━━━ Stored data

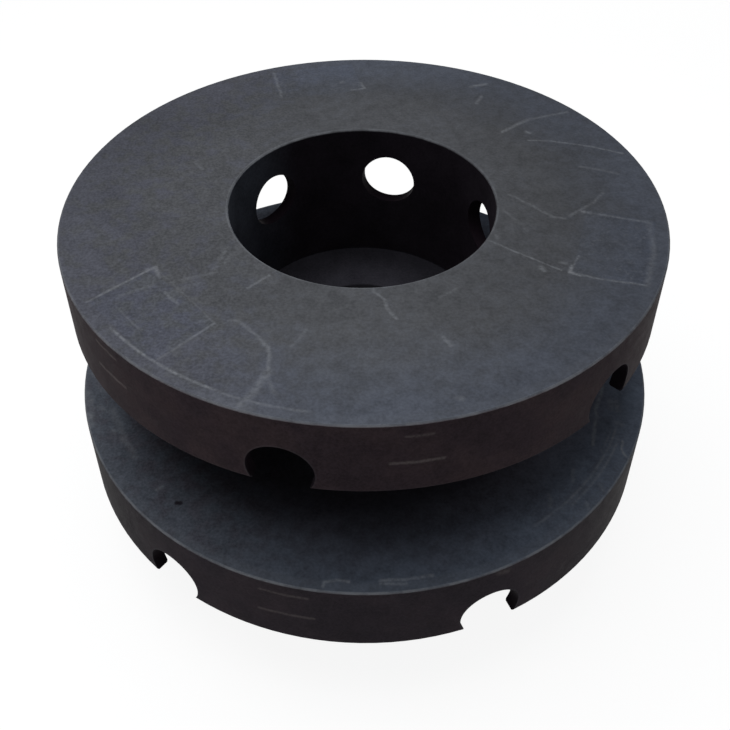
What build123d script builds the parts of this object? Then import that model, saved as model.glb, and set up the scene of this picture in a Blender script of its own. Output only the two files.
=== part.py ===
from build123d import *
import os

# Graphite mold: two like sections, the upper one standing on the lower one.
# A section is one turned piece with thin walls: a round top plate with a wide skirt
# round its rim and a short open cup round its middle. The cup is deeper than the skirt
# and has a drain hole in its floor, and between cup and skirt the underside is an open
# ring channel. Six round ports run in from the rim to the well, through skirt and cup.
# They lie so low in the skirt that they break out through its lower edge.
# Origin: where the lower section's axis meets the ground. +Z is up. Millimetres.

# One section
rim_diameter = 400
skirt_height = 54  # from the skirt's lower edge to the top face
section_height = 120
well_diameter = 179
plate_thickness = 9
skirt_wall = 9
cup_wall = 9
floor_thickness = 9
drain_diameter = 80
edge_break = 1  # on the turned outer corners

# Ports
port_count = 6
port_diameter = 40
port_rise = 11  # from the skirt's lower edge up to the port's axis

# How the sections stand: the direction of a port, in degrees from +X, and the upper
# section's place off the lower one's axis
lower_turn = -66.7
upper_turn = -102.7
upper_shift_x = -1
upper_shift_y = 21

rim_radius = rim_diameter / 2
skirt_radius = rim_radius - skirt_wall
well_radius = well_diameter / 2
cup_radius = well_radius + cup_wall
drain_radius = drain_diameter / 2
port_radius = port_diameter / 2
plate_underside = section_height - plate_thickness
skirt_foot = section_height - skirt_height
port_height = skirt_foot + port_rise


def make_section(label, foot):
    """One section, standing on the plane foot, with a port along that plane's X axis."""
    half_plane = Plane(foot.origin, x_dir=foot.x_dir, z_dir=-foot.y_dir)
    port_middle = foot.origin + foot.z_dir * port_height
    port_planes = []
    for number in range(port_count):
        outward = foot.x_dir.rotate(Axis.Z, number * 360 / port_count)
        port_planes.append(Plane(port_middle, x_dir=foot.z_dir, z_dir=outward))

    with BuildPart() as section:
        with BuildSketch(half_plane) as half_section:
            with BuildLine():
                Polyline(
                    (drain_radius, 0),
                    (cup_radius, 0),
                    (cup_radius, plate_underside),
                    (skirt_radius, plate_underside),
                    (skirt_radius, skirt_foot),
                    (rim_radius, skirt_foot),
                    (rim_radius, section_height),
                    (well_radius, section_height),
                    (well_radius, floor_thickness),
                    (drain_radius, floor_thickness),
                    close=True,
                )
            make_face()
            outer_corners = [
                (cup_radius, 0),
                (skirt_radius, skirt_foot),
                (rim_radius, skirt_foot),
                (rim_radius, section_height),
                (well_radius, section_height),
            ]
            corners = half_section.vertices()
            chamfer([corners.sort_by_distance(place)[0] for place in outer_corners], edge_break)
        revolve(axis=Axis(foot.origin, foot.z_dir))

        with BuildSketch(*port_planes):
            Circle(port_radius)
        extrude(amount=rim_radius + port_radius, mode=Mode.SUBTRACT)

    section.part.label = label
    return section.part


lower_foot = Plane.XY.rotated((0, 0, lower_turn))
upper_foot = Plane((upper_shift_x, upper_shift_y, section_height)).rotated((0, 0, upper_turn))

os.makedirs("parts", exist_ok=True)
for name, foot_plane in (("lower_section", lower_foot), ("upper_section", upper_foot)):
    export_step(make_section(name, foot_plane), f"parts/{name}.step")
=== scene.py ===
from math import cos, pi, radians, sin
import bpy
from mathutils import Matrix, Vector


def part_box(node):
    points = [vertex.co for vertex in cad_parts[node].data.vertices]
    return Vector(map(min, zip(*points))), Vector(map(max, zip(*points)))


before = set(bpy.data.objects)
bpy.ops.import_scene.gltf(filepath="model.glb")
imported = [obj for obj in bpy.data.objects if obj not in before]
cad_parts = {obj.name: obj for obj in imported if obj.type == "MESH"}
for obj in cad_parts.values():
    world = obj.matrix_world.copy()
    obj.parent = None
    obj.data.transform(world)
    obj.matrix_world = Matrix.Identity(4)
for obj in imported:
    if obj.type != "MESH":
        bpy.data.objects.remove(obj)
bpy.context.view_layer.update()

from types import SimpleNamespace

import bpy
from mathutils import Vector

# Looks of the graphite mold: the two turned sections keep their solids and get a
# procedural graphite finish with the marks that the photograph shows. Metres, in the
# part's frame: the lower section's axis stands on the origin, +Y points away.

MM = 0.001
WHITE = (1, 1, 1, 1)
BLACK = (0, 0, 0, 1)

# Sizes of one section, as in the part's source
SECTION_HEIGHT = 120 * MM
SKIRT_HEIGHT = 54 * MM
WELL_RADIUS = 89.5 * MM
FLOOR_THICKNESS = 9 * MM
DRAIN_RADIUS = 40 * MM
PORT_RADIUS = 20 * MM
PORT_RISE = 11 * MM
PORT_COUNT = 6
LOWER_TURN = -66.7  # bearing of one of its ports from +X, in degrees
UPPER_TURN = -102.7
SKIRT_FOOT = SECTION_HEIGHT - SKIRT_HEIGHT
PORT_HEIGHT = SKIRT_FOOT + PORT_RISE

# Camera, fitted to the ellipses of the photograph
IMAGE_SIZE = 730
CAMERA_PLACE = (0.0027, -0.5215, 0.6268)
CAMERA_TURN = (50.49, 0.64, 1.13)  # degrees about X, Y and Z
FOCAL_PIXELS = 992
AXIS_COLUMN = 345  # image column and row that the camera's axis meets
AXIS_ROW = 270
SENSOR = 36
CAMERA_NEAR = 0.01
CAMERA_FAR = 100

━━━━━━

Aim: Both the line with "lower_foot = Plane.XY.rotated((0, 0, lower_turn))" and the line with "from mathutils import Vector" belong in the extract, along with every line between them; set down those lines exactly and only.

Full answer:
lower_foot = Plane.XY.rotated((0, 0, lower_turn))
upper_foot = Plane((upper_shift_x, upper_shift_y, section_height)).rotated((0, 0, upper_turn))

os.makedirs("parts", exist_ok=True)
for name, foot_plane in (("lower_section", lower_foot), ("upper_section", upper_foot)):
    export_step(make_section(name, foot_plane), f"parts/{name}.step")
=== scene.py ===
from math import cos, pi, radians, sin
import bpy
from mathutils import Matrix, Vector


def part_box(node):
    points = [vertex.co for vertex in cad_parts[node].data.vertices]
    return Vector(map(min, zip(*points))), Vector(map(max, zip(*points)))


before = set(bpy.data.objects)
bpy.ops.import_scene.gltf(filepath="model.glb")
imported = [obj for obj in bpy.data.objects if obj not in before]
cad_parts = {obj.name: obj for obj in imported if obj.type == "MESH"}
for obj in cad_parts.values():
    world = obj.matrix_world.copy()
    obj.parent = None
    obj.data.transform(world)
    obj.matrix_world = Matrix.Identity(4)
for obj in imported:
    if obj.type != "MESH":
        bpy.data.objects.remove(obj)
bpy.context.view_layer.update()

from types import SimpleNamespace

import bpy
from mathutils import Vector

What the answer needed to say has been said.